Autre grief des maliens à l’encontre des forces françaises est la dégradation de la situation sécuritaire au fil des années malgré la présence française. Aux combats qui se poursuivent dans le Nord, se sont ajoutés des conflits qui ont fait basculer la région du Centre dans le chaos. Dans le Centre du Mali, la présence de groupes armés islamistes et les mesures d’intimidation à l’encontre de la population se sont accentuées tout au long de l’année, entraînant plusieurs exactions graves, dont des exécutions sommaires de fonctionnaires locaux et de personnes suspectées d’être des informateurs du gouvernement», s’alarmait l’ONG Human Rights Watch dans son rapport 2017 sur la situation au Mali.

Paris, qui mène toujours une chasse aux djihadistes dans le désert, n’est en revanche pas intervenu dans le Centre du pays. Une dichotomie dans l’investissement militaire français qui laisse un goût amer dans la bouche d’une partie de la population malienne, confrontée chaque jour à une montée de l’insécurité.



« On les voit, ils sont là et on continue de nous attaquer. C’est devenu même pire qu’avant. On tue les gens au Centre, au Nord. Où sont les soldats français ? S’ils veulent nous aider, ils n’ont qu’à nous aider en donnant du matériel seulement à nos soldats qui vont eux-mêmes faire le travail», s’indigne Mamadou Diarra, un ressortissant de la région de Mopti.
Un discours majoritaire chez les habitants qui ne voient pas l’utilité de la présence de Barkhane. En effet, malgré Barkhane, qui a remplacé, le 1er août 2014, l’opération Serval déclenchée début 2013 au Mali, le septentrion malien n’a pas vu diminuer les activités des djihadistes et d’autres groupes armés qui s’y sont confortablement installés. Les attaques récentes contre l’armée avec son lot de lourdes pertes le certifient de la belle manière, tout comme les embuscades quotidiennes et les explosions des mines dans les régions de Mopti, Tombouctou et Gao. Aujourd’hui au Nord, rien ou presque n’a encore été réglé.

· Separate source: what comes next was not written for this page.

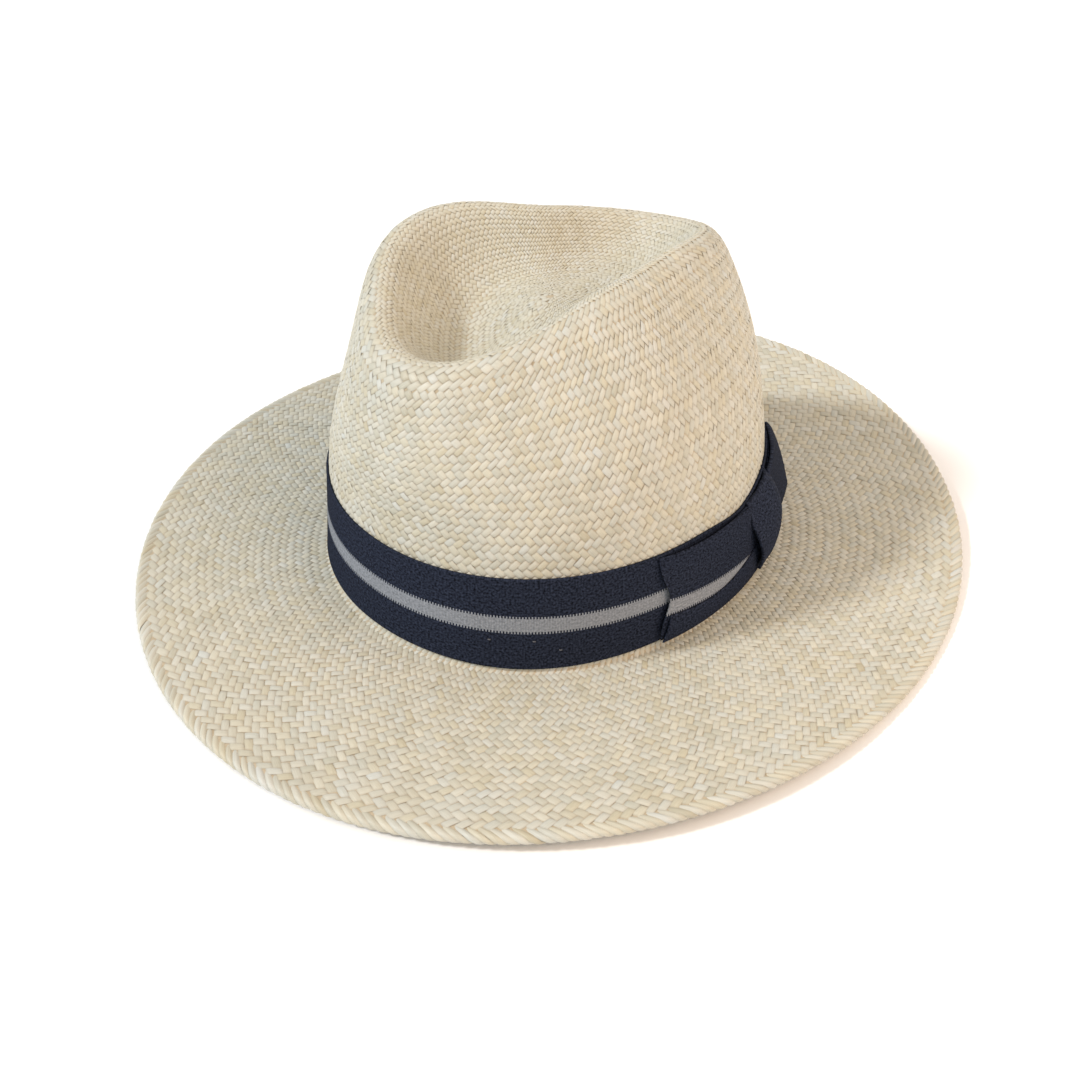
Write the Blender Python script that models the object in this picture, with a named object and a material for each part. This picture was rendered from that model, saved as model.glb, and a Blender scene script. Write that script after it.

La France est plus généralement accusée de nombreux maux par les habitants qui côtoient ses militaires. Pour les populations locales, l’ex-puissance coloniale dissimule ses véritables motivations sur les raisons de sa présence renforcée. Dans une note d’analyse datant de juillet 2016, le Groupe de recherche et d’information sur la paix et la sécurité (Grip), un centre de recherche indépendant fondé à Bruxelles en 1979, livre les résultats d’une enquête réalisée pour connaître l’opinion des populations (maliennes) sur la présence de soldats étrangers sur son sol. Le résultat est accablant pour la France. Plus de 76% des sondés souhaitent le départ des forces françaises.